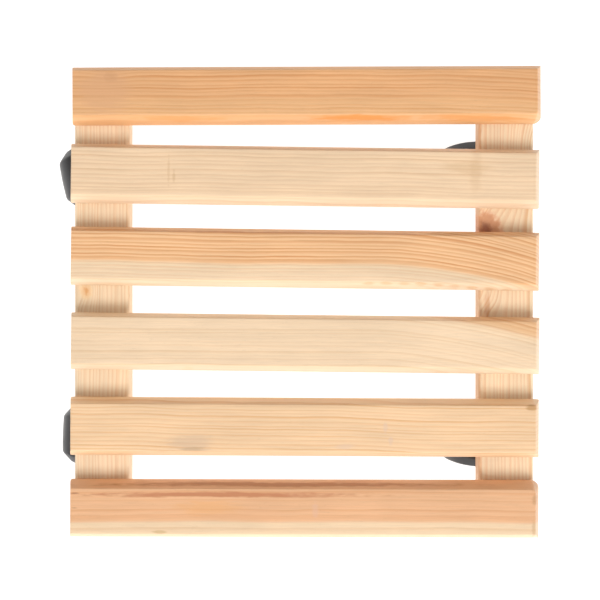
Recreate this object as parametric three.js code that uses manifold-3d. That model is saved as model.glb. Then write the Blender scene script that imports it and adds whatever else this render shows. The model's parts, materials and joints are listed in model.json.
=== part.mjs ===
// Plant pot caddy: a square deck of six softwood slats on two bearers, carried by four hooded
// twin-wheel swivel castors. Millimetres, +Z up, standing on Z = 0. The origin is the centre of
// the footprint box at floor level. Slats run along X, bearers along Y.

import * as THREE from "three";
import { mergeVertices } from "three/addons/utils/BufferGeometryUtils.js";
import Module from "manifold-3d";

const wasm = await Module();
wasm.setup();

// ---------------------------------------------------------------- driving dimensions

const JOINT_GAP = 0.3; // between faces that touch on the real caddy
const RUNNING_GAP = 0.3; // radial, round pins and axles

const BATTEN_THICKNESS = 18;

const SLAT_LENGTH = 354.6;
const SLATS = [
  // centre, width, skew in degrees about Z, and how far the +Y side leans out;
  // the slats were planed by hand and laid by eye
  { x: 0.8, y: 156.4, width: 43.4, skew: 0.2, lean: 4.6 },
  { x: -0.3, y: 95.1, width: 44.5, skew: -0.75, lean: 3.9 },
  { x: -0.4, y: 32.6, width: 44.2, skew: -0.75, lean: 3.7 },
  { x: -0.3, y: -31.5, width: 43, skew: -0.65, lean: 2.7 },
  { x: -0.7, y: -95, width: 43.8, skew: -0.3, lean: 3.5 },
  { x: -0.9, y: -156.8, width: 43.2, skew: -0.15, lean: 4.2 },
];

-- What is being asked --
Without changing anything, quote the lines from the top of the data to the line that contains "bearers along Y.", including that line.

-- Answer for this exercise --
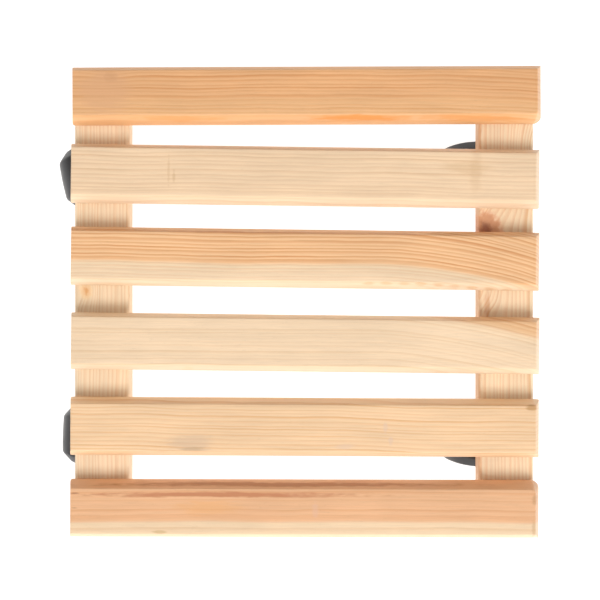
Recreate this object as parametric three.js code that uses manifold-3d. That model is saved as model.glb. Then write the Blender scene script that imports it and adds whatever else this render shows. The model's parts, materials and joints are listed in model.json.
=== part.mjs ===
// Plant pot caddy: a square deck of six softwood slats on two bearers, carried by four hooded
// twin-wheel swivel castors. Millimetres, +Z up, standing on Z = 0. The origin is the centre of
// the footprint box at floor level. Slats run along X, bearers along Y.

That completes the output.